September 12th, 2024 at 4:25 pm
Michael Herr’s Wikipedia page is here:
https://en.wikipedia.org/wiki/Michael_Herr
The first paragraph says:
Michael David Herr (April 13, 1940 – June 23, 2016) was an American writer and war correspondent, known as the author of Dispatches (1977), a memoir of his time as a correspondent for Esquire (1967–1969) during the Vietnam War. The book was called “the best book to have been written about the Vietnam War” by fellow author C.D.B. Bryan in his review for The New York Times Book Review. Novelist John le Carré called it “the best book I have ever read on men and war in our time.”
September 12th, 2024 at 10:22 pm
Herr’s voice and the psychedelic, nearly stream-of-consciousness manner in which he reports his experiences to the reader do make a singular reading experience.
Still …surprising book to find reviewed on MysteryFile? Oh well.
I’ve always ranked it somewhere in my “best-hundred-books-of-all-time” list (a shelf for any title of any kind ever published, no ranking by genre). Pretty impressive feat.

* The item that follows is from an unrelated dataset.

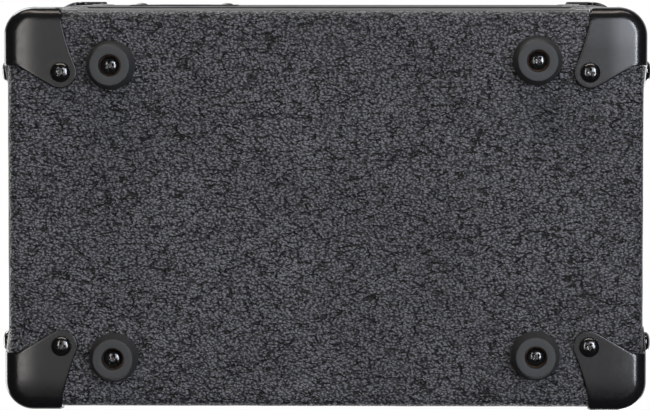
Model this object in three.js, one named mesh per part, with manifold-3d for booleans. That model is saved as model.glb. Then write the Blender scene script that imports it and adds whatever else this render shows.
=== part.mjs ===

It also boasts a spot somewhere in my “top-twentyfive-fave-nonfiction” shelf.
In terms of Vietnam fiction, I vote for O’Brien’s “Going After Cacciato”.
Nothing else comes to mind at the moment.
September 13th, 2024 at 3:11 am
Lazy,
To me, ‘hardboiled’ lit transcends genre limitations. What’s interesting to me is to see how the hardboiled style of writing has found its way beyond the detective story into mainstream fiction (Hemingway, O’Hara, Steinbeck), hobo lit (Tully, Jack black, Kromer), proletarian lit, war memoirs, jazz autobiographies, westerns, poetry, prison memoirs, etc. Give me hardboiled prose in any genre and you’ll be seeing me reviewing it here as long as Steve allows it while I keep plummeting deeper down this particular rabbit hole I’ve grown rather fond of. There’s only so much Hammett and Chandler out there. At some point the hardboiled reader either faces dilution of quality writing within the detective genre or branches out to hardboiled masterpieces beyond the genre. Like Dispatches, for instance.
September 13th, 2024 at 6:42 am
Lotta treasures hidden in these reviews. Hope they continue.
This is where I first heard about B. Traven’s ‘Death Ship’, which went straight into my dozen-fave-novels tier. Finds like that are getting rarer and rarer.
September 13th, 2024 at 6:57 am
Definitely one of the top 3 or 5 Vietnam-related books I’ve ever read. Yeah, I was surprised – but not disappointed – to see it here too.
September 13th, 2024 at 7:35 pm
“Phantom Over Vietnam” by John Trotti. Another must-read nonfict memoir. Less sweeping in scope than Herr but the writing itself has that same razor fineness. Donno if one would say ‘hard-boiled’ but you are in the seat of that machine with him. My fave work of ‘aeronautical’ writing. Similar to Elleston Trevor (in fict).
September 13th, 2024 at 9:51 pm
Superb book written in what became the American voice so often copied around the globe today. Herr and O’Brien probably wrote the best books to come out of the conflict.
Sean Flynn, or at least a fictional stand in, also features in a novel by Jean Larteguy (author of THE LOST COMMAND).
September 14th, 2024 at 11:52 am
For anyone drawn to this kind of thing, the primary source novel for FULL METAL JACKET, THE SHORT-TIMERS by Gustav Hasford, is worth the look…Robert Mason (not my father, also a RM)’s Vietnam War memoir CHICKENHAWK (and perhaps his military sf novel SOLO) might also be within one’s remit. For that matter, Frederik Pohl was apparently integral to getting THE SHORT-TIMERS into print, as Hasford went through the Clarion workshop primarily for sf/fantasy writers.
September 15th, 2024 at 5:36 am
@7: Really? What novel? His most famous novel about Indochina, “Les Centurions”, was set in the 1950s, and written in 1960, long before Flynn went to Vietnam.